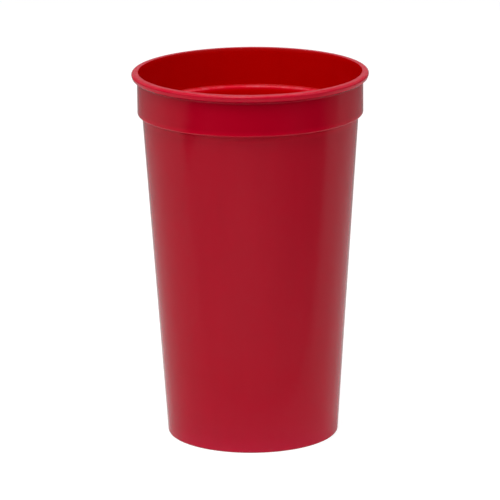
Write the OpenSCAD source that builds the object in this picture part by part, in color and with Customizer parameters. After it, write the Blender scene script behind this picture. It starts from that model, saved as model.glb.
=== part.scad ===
// Stadium cup: a tall tapered drinking cup, injection moulded in one piece.
// Millimetres, +Z up, origin at the centre of the foot that it stands on.

/* [Overall] */
// Height from the foot to the top of the rim
height = 146; // [110:1:190]
// Outside diameter of the rim
rim_d = 92.9; // [84:0.1:110]

/* [Rim] */
// How far the rim stands out from the collar below it
rim_overhang = 2.2; // [1.2:0.1:3]
// Height of the rim's outer face, measured down from the top
rim_h = 2.25; // [1.8:0.05:4]
// Depth below the top at which the rim's outer face starts to lean in
rim_upright_h = 1.15; // [1.05:0.05:1.6]
// How far the rim's outer face leans in from there to its lower edge
rim_draft = 0.35; // [0:0.05:0.4]
// Height of the slope under the rim, down to the collar
rim_slope_h = 1.2; // [0.6:0.1:2.5]
// Rounding of the rim's outer top edge
rim_edge_r = 1; // [0.4:0.1:1.1]
// Rounding of the two corners of the slope under the rim
rim_low_r = 0.35; // [0.1:0.05:0.5]
// How far the inside of the lip opens out before the flat top
lip_w = 0.25; // [0.1:0.05:1]
// Radius of the curve on which the lip opens out
lip_r = 12; // [6:0.5:20]

/* [Collar and stacking step] */
// Depth of the step's underside below the top, which is the stacking pitch
step_depth = 16.65; // [12:0.05:30]
// How far the outside goes in at the step, from the collar to the body
step_w = 1.82; // [1.6:0.02:3]
// Thickness of the step, from its underside to the ledge inside
step_t = 1.7; // [0.8:0.05:2.2]
// Wall thickness of the collar, just above the ledge
collar_wall = 1.15; // [0.9:0.05:1.4]
// How much the collar's inside opens towards the lip, so the core lets go
collar_draft = 0.55; // [0.1:0.05:0.7]
// Rounding of the step's corner with the collar, outside
step_corner_r = 0.7; // [0.3:0.1:1.2]
// Rounding of the step's corner with the body, outside
body_corner_r = 0.3; // [0.1:0.05:0.4]
// Rounding of the ledge's edge, inside
ledge_edge_r = 1.1; // [0.4:0.1:1.3]
// Rounding of the ledge's corner with the collar, inside
ledge_corner_r = 0.2; // [0.1:0.05:0.4]

/* [Body] */
// Outside diameter of the body at the foot, before the foot's edge is rounded
base_d = 67.6; // [55:0.1:72]
// Wall thickness of the body
wall = 0.95; // [0.7:0.05:1.1]

/* [Base] */
// Thickness of the floor
floor_t = 1.3; // [0.9:0.1:2.5]
// Rounding of the floor's corner with the wall, inside
floor_r = 2.5; // [1:0.5:5]
// Height of the hollow under the floor
hollow_h = 1.6; // [0.8:0.1:3]
// Rounding of the hollow's corner with the floor
hollow_r = 0.6; // [0.1:0.1:0.7]
// Width of the ring that the cup stands on, with the rounding of its outer edge
foot_w = 3; // [2.2:0.1:5]
// Rounding of the foot's outer edge
foot_edge_r = 0.7; // [0.3:0.1:1.5]
// Rounding of the foot's inner edge
foot_inner_r = 0.4; // [0.1:0.1:0.6]
// Diameter of the pad under the floor where the plastic enters the mould
gate_d = 5; // [3:0.5:8]
// Height of that pad, less than the hollow's
gate_h = 0.4; // [0.2:0.1:0.6]

/* [Hidden] */

// Straight pieces in each rounded corner, and round the cup
arc_steps = 8;
$fn = 180;

rim_r = rim_d / 2;
collar_r = rim_r - rim_overhang;
body_top_r = collar_r - step_w;
base_r = base_d / 2;
hollow_edge_r = base_r - foot_w;

rim_low_z = height - rim_h;
collar_top_z = rim_low_z - rim_slope_h;
step_z = height - step_depth;
ledge_z = step_z + step_t;
floor_z = hollow_h + floor_t;

// Inside radius of the collar, just above the ledge and below the lip
collar_in_low_r = collar_r - collar_wall;
collar_in_top_r = collar_in_low_r + collar_draft;

// The lip leaves the collar upright and ends at this angle, at the flat top
lip_angle = acos(1 - lip_w / lip_r);
lip_z = height - lip_r * sin(lip_angle);

// Outside radius of the tapered body at height z
function body_r(z) = base_r + (body_top_r - base_r) * z / step_z;

// Points of an arc round a centre, from one angle to another
function arc(centre, r, from, to) = [
    for (i = [0 : arc_steps])
        let (a = from + (to - from) * i / arc_steps)
        centre + r * [cos(a), sin(a)]
];

// The corner b between its neighbours a and c, rounded with radius r
function rounded(a, b, c, r) =
    let (
        u = (a - b) / norm(a - b),
        v = (c - b) / norm(c - b),
        half = acos(u * v) / 2,
        centre = b + (u + v) / norm(u + v) * r / sin(half),
        start = b + u * r / tan(half) - centre,
        from = atan2(start.y, start.x),
        turn = (180 - 2 * half) * sign(u.y * v.x - u.x * v.y)
    )
    arc(centre, r, from, from + turn);

// Corners of [distance from the axis, height, rounding] as the points of an outline
function outline(corners) =
    let (
        n = len(corners),
        at = [for (c = corners) [c[0], c[1]]]
    )
    [
        for (i = [0 : n - 1])
            let (r = corners[i][2])
            each r > 0 ? rounded(at[(i + n - 1) % n], at[i], at[(i + 1) % n], r) : [at[i]]
    ];

// Outer skin, from the foot up to the rim
function outside() = [
    [base_r, 0, foot_edge_r],
    [body_top_r, step_z, body_corner_r],
    [collar_r, step_z, step_corner_r],
    [collar_r, collar_top_z, rim_low_r],
    [rim_r - rim_draft, rim_low_z, rim_low_r],
    [rim_r, height - rim_upright_h, 0],
    [rim_r, height, rim_edge_r]
];

// The lip opens out on a long curve and meets the flat top in a crisp edge
function lip() = [
    for (p = arc([collar_in_top_r + lip_r, lip_z], lip_r, 180 - lip_angle, 180))
        [p.x, p.y, 0]
];

// Inner skin, from the collar down to the floor, with a ledge that follows the step
function inside() = [
    [collar_in_low_r, ledge_z, ledge_corner_r],
    [body_r(ledge_z) - wall, ledge_z, ledge_edge_r],
    [body_r(floor_z) - wall, floor_z, floor_r],
    [0, floor_z, 0]
];

// Underside, from the axis out: gate pad, shallow hollow and the ring of the foot
function underside() = [
    [0, hollow_h - gate_h, 0],
    [gate_d / 2, hollow_h - gate_h, 0],
    [gate_d / 2, hollow_h, 0],
    [hollow_edge_r, hollow_h, hollow_r],
    [hollow_edge_r, 0, foot_inner_r]
];

module cup() {
    color("#a51e2f")
        rotate_extrude()
            polygon(outline(concat(underside(), outside(), lip(), inside())));
}

cup();
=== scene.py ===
import math

import bmesh
import bpy
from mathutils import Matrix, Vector


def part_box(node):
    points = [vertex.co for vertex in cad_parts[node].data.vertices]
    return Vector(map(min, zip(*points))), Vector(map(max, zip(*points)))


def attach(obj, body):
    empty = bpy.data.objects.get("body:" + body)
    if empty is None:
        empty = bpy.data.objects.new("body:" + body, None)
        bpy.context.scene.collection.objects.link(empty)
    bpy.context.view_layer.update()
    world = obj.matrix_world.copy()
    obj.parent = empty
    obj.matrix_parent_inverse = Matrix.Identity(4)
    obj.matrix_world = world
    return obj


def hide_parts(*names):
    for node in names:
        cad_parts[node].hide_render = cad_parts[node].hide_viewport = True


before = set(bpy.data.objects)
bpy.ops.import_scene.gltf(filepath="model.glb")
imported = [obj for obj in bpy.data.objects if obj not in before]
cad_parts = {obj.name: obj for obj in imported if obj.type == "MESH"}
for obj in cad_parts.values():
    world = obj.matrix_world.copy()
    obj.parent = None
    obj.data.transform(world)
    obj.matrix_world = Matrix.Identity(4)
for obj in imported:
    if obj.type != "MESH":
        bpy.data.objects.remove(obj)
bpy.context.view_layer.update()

# The cup: one tall tapered drinking cup of polypropylene, injection moulded in one shot.
# A thick lip, a straight collar and a step that the next cup in the stack sits on stiffen
# the mouth. Nothing is fixed to it: it stands on the ring round its hollow underside.
MM = 0.001
box_low, box_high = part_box("cup")
height = box_high.z / MM
rim_r = box_high.x / MM

# The rim, in millimetres as all the cup's sizes are
rim_overhang = 2.2
rim_h = 2.25
rim_upright_h = 1.15
rim_draft = 0.35
rim_slope_h = 1.2
rim_edge_r = 1.0
rim_low_r = 0.35
lip_w = 0.25
lip_r = 12.0

# The collar, with the step outside and the ledge inside
step_depth = 16.65
step_w = 1.82
step_t = 1.7
collar_wall = 1.15
collar_draft = 0.55
step_corner_r = 0.7
body_corner_r = 0.3
ledge_edge_r = 1.1
ledge_corner_r = 0.2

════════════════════

> [STATED EXERCISE]
Everything from the line containing "follows the step" down to the line containing "obj.matrix_world = Matrix.Identity(4)" should be retyped exactly, both lines included, and nothing more.

> [TASK ANSWER]
// Inner skin, from the collar down to the floor, with a ledge that follows the step
function inside() = [
    [collar_in_low_r, ledge_z, ledge_corner_r],
    [body_r(ledge_z) - wall, ledge_z, ledge_edge_r],
    [body_r(floor_z) - wall, floor_z, floor_r],
    [0, floor_z, 0]
];

// Underside, from the axis out: gate pad, shallow hollow and the ring of the foot
function underside() = [
    [0, hollow_h - gate_h, 0],
    [gate_d / 2, hollow_h - gate_h, 0],
    [gate_d / 2, hollow_h, 0],
    [hollow_edge_r, hollow_h, hollow_r],
    [hollow_edge_r, 0, foot_inner_r]
];

module cup() {
    color("#a51e2f")
        rotate_extrude()
            polygon(outline(concat(underside(), outside(), lip(), inside())));
}

cup();
=== scene.py ===
import math

import bmesh
import bpy
from mathutils import Matrix, Vector


def part_box(node):
    points = [vertex.co for vertex in cad_parts[node].data.vertices]
    return Vector(map(min, zip(*points))), Vector(map(max, zip(*points)))


def attach(obj, body):
    empty = bpy.data.objects.get("body:" + body)
    if empty is None:
        empty = bpy.data.objects.new("body:" + body, None)
        bpy.context.scene.collection.objects.link(empty)
    bpy.context.view_layer.update()
    world = obj.matrix_world.copy()
    obj.parent = empty
    obj.matrix_parent_inverse = Matrix.Identity(4)
    obj.matrix_world = world
    return obj


def hide_parts(*names):
    for node in names:
        cad_parts[node].hide_render = cad_parts[node].hide_viewport = True


before = set(bpy.data.objects)
bpy.ops.import_scene.gltf(filepath="model.glb")
imported = [obj for obj in bpy.data.objects if obj not in before]
cad_parts = {obj.name: obj for obj in imported if obj.type == "MESH"}
for obj in cad_parts.values():
    world = obj.matrix_world.copy()
    obj.parent = None
    obj.data.transform(world)
    obj.matrix_world = Matrix.Identity(4)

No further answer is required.